Did you try getting a bass player?

We actually auditioned two, but it didn’t work. With one of the guys we sounded like the Stones and with the other we sounded like the Animals. Besides, we wanted it to be just the four of us, like the cardinal points of the compass. I first saw a Fender Rhodes keyboard bass at a gig we auditioned for. We didn’t get the gig, but the keyboard player for the band that did had one. I thought, “Eureka!” I figured I would play my boogie-woogie lines, except play single notes since the bass couldn’t play two notes at the same time. Consequently we had those “Light My Fire”-type basslines that repeated on and on and became hypnotic.

 

Do you still play the Vox?

I play an Alesis keyboard with a bunch of custom sounds and samples. It fits right into a Vox Continental replica body. Onstage it looks like a Vox Continental, but of course it can sound like a piano, a harpsichord, a Hammond B-3, a clavinet and a Vox. Today’s keyboards are fabulous. You’ve got an entire symphony orchestra at your fingertips.

 

Was it hard on the Doors to make an album every six months?

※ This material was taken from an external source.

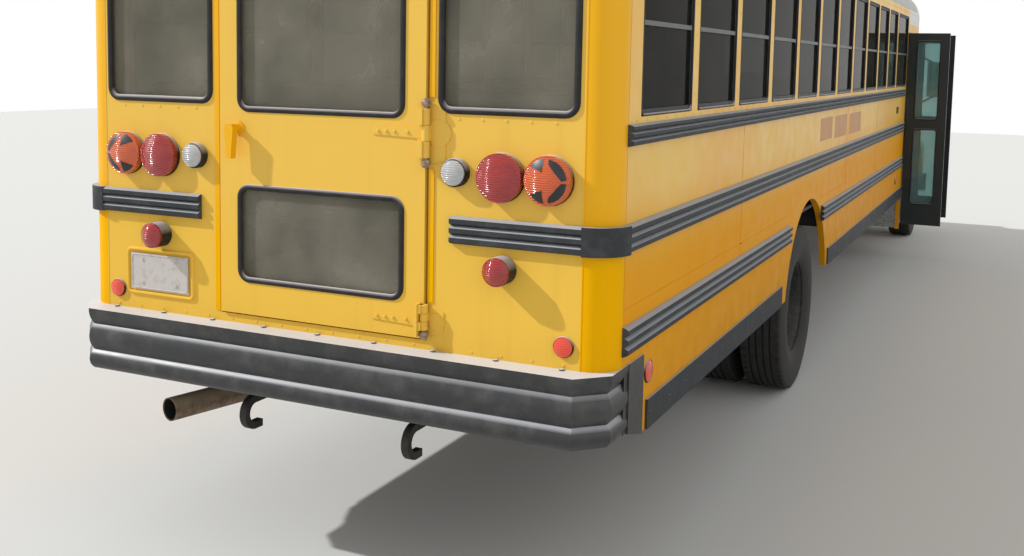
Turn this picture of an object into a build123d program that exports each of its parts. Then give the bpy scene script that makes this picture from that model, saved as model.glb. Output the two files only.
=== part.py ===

Writing a bunch of songs wasn’t a problem. The tough part was deciding which to record. You could only squeeze about 45 minutes of music onto an LP, so for the first album we knew right away we couldn’t do all three epics we had—“Light My Fire,” “The End” and “When the Music’s Over.” “Light My Fire” and “The End” were the obvious ones to include, so we saved “When the Music’s Over” for the second album.

Is the perception of Jim accurate?

I assume most people’s conception of Morrison is the Oliver Stone conception: “Madman, priapic—girls loved him, guys wanted to be him.” But there’s plenty that flies in the face of that. There’s the Jim who walked along the beach with me, watching the sunset and discussing philosophy, God and existence. There’s the Jim who enjoyed discussing Sonny Rollins and John Coltrane. People don’t want to hear about that. They don’t want to hear how smart he was and how he was a real poet. They just

want dirty stories.

 

What if he had lived?

My guess is we would have done more theater venues, playing smaller places for a week at a time, preparing the theater with laser lights and speakers under the seats so that we could swirl the sound throughout the auditorium. We would probably have done theatrical presentations that included dancers and actors with recitations. We would have combined film and music. It would essentially have been something like An American Prayer, presented live. There would have been more jazzy stuff and kick-ass rock ’n’ roll. We all had big ambitions. Jim wanted to publish more books of poetry, and I wanted to make movies starring the band.

 

What’s next?

Roy and I have another album in the works. We’ll probably start recording in March. Meanwhile I’m living up in the Napa Valley, enjoying the gentleman farmer’s life. My wife and I go to bed early and get up at 6. Who would have imagined going from a rocker to a farmer? It’s a great life.